Practical ways to help
- Ask makers what recurring supplies create the most pressure
- Connect similar businesses that may not know each other well
- Offer clean storage space if you have it
- Support preorder events instead of waiting for discount sales
- Encourage markets to offer shared-booth options or lower-fee trial weeks
The most useful kind of “support local” is not pity buying. It is helping the local economy work better.
Red flags that mean a cost circle needs to pause and reset
Not every group should keep going just because the idea is good on paper.
- No one can store materials safely
- People repeatedly miss payment deadlines
- Quantities change after orders are placed
- The group expands too fast
- The savings are tiny compared to the time spent managing it
If two or three of those are happening, shrink the system.

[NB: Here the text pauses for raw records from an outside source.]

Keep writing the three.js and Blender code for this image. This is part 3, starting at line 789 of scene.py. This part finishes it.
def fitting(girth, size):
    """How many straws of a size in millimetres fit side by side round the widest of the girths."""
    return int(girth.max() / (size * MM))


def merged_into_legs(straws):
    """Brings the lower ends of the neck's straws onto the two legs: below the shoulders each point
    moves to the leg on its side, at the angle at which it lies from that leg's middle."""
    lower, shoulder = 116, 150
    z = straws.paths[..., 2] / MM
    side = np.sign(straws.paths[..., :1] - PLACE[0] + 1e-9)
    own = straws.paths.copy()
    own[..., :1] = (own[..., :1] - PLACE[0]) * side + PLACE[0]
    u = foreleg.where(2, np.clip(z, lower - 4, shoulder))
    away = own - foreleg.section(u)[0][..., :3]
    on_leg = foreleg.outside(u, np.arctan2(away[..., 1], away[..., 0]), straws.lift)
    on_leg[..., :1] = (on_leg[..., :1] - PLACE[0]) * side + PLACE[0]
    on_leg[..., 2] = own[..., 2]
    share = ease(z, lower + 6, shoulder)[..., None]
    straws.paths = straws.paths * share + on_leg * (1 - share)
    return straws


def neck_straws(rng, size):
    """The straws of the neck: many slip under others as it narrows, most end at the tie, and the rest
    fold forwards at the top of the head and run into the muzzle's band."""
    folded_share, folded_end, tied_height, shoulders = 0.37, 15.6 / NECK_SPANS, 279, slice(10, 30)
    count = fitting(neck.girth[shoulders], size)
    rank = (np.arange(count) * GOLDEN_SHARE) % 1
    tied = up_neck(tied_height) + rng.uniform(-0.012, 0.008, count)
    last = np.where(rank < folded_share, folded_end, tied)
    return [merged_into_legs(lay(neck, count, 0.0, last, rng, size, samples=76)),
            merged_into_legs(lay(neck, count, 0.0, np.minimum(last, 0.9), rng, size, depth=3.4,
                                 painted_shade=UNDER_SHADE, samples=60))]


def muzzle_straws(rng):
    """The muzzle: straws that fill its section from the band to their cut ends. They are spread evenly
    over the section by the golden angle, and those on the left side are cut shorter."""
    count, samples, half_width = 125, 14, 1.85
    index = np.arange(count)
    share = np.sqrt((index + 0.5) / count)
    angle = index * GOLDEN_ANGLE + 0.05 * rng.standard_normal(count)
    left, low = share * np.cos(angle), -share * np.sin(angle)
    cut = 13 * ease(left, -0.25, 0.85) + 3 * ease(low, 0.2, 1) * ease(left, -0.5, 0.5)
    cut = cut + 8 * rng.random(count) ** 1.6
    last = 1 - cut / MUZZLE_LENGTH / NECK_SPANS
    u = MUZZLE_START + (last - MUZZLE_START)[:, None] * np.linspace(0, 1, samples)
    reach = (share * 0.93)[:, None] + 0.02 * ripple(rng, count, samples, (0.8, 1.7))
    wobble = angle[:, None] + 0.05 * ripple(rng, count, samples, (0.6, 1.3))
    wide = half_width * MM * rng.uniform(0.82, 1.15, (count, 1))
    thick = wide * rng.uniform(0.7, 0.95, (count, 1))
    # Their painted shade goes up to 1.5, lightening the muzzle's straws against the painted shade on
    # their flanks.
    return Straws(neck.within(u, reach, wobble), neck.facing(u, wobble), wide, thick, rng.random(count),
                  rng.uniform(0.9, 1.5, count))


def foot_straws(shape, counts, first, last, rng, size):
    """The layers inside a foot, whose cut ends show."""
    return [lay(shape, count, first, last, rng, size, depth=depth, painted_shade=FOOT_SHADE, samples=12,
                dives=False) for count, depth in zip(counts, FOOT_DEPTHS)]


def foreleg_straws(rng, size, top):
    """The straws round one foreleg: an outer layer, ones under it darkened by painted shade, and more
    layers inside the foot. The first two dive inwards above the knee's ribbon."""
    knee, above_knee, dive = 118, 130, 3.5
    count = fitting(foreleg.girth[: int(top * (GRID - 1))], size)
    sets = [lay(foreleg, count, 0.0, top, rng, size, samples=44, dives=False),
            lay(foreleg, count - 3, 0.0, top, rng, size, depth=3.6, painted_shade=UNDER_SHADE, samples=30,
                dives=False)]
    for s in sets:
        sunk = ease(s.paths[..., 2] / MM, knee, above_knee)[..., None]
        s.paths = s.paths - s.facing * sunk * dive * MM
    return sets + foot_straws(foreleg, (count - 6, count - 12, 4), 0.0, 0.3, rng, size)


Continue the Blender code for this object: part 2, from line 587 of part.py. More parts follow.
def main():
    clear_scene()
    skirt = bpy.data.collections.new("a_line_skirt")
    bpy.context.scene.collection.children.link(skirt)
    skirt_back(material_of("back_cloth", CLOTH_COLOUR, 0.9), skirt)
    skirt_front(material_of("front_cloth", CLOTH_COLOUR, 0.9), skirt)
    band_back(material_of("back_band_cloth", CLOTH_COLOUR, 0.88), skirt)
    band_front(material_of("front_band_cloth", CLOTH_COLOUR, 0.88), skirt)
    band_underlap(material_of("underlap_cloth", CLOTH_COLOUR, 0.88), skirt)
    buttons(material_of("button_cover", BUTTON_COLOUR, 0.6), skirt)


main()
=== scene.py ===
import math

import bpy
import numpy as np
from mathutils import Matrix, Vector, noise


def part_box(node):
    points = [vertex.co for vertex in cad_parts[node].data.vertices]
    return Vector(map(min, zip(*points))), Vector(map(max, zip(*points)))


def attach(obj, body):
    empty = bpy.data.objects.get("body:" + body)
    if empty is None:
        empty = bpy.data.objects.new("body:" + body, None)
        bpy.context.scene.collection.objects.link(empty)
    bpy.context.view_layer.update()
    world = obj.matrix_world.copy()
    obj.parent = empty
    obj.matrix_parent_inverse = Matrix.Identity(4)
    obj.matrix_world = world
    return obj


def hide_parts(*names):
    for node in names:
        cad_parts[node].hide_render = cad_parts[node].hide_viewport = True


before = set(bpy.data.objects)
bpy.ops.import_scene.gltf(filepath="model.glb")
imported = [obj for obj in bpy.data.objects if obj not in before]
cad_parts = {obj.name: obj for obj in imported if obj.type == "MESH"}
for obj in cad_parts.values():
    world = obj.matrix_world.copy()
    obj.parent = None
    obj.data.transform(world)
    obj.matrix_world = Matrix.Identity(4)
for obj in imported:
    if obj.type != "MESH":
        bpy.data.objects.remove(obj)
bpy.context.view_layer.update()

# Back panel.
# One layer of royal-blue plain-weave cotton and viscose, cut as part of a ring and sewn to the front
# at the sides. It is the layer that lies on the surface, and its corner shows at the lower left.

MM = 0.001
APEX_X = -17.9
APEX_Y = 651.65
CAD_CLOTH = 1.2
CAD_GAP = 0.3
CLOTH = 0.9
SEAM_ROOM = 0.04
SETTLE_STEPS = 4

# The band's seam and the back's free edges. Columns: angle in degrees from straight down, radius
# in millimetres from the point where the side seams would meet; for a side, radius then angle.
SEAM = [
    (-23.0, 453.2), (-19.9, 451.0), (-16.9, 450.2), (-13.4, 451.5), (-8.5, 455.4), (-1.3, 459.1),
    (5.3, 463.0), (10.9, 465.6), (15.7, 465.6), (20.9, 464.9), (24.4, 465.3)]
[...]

Go back to one supply type and fewer people.
At a Glance: Comparison
| Feature/Aspect | Details | Verdict |
|---|---|---|
| Solo purchasing | Easy to control, but often means higher unit prices, more shipping fees, and more emergency orders. | Simple, but expensive over time. |
| Neighborhood cost circle | Shared buying can cut shipping, unlock better pricing tiers, and reduce wasted time if the rules are clear. | Best option for many small makers. |
| Large formal co-op | Can produce bigger savings, but needs more admin, stronger governance, and much more trust. | Worth considering later, not first. |
Conclusion
Rising input costs are not a small annoyance for neighborhood makers. They are a direct threat to survival. And when small breweries, bakeries, studios, and workshops close, a town loses more than products on a shelf. It loses skills, apprenticeships, and a piece of its identity. The good news is that the fix does not always have to be huge. A tiny local cost circle around packaging, lumber, clay, flour, or fabric is something people can start this week. It keeps more money in makers’ pockets, keeps real production on the street, and turns “support local” into something sturdier than good intentions. It becomes smart collaboration that actually moves the numbers.